Part 2 Data preprocessing

Tasks - [ ] Download daily close (unadjusted) prices for selected components - [ ] Check for missing values and replace missing values - [ ] Save the extracted data - [ ] Plot the time series

2.1 Setup project and load dependencies

# install.packages('quantmod')
if(!require("indexanalysis", quietly = TRUE)){
   setwd(package_dir);
   devtools::install("indexanalysis")
   library(indexanalysis)
  }else{library(indexanalysis) ; print("loaded")}
library(tidyverse)
library(rlang)
library(roxygen2)
library(magrittr)
library(glue)
library(tsibble)
library(quantmod)
library(zoo)
library(ggplot2)
library(scales)
library(purrr)
library(furrr)
library(lubridate)
library(readr)

The package indexanalysis contains functions that I built to simplify this analysis.

2.2 Download price data from databases

2.2.1 Read stock component parameters

I selected 6 manufacturers: Apple, HP, Lenovo, Dell, Acer, and Asus.
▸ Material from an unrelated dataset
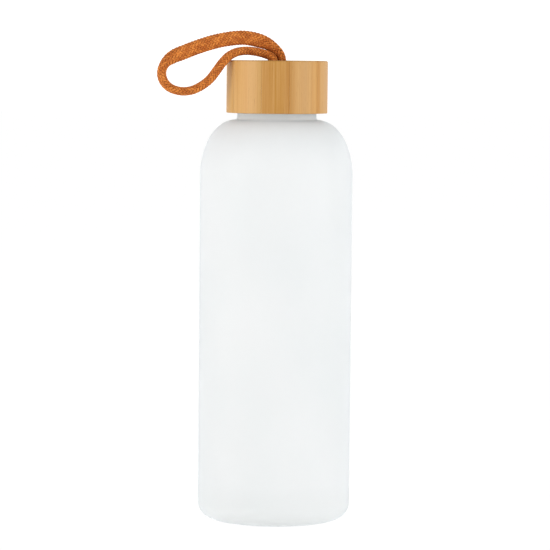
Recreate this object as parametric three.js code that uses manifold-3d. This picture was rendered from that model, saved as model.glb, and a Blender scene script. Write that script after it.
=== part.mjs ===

I inserted basic metadata on each component in a CSV file available in the raw data folder.


index_parameters <- read.csv(file.path(raw_data_dir, raw_data, "notebook_index_parameters.csv"),  
                             header = T, 
                             sep = ",")

2.2.2 Get daily close prices from remote sources

I picked an arbitrary period of historic data to carry out the analysis.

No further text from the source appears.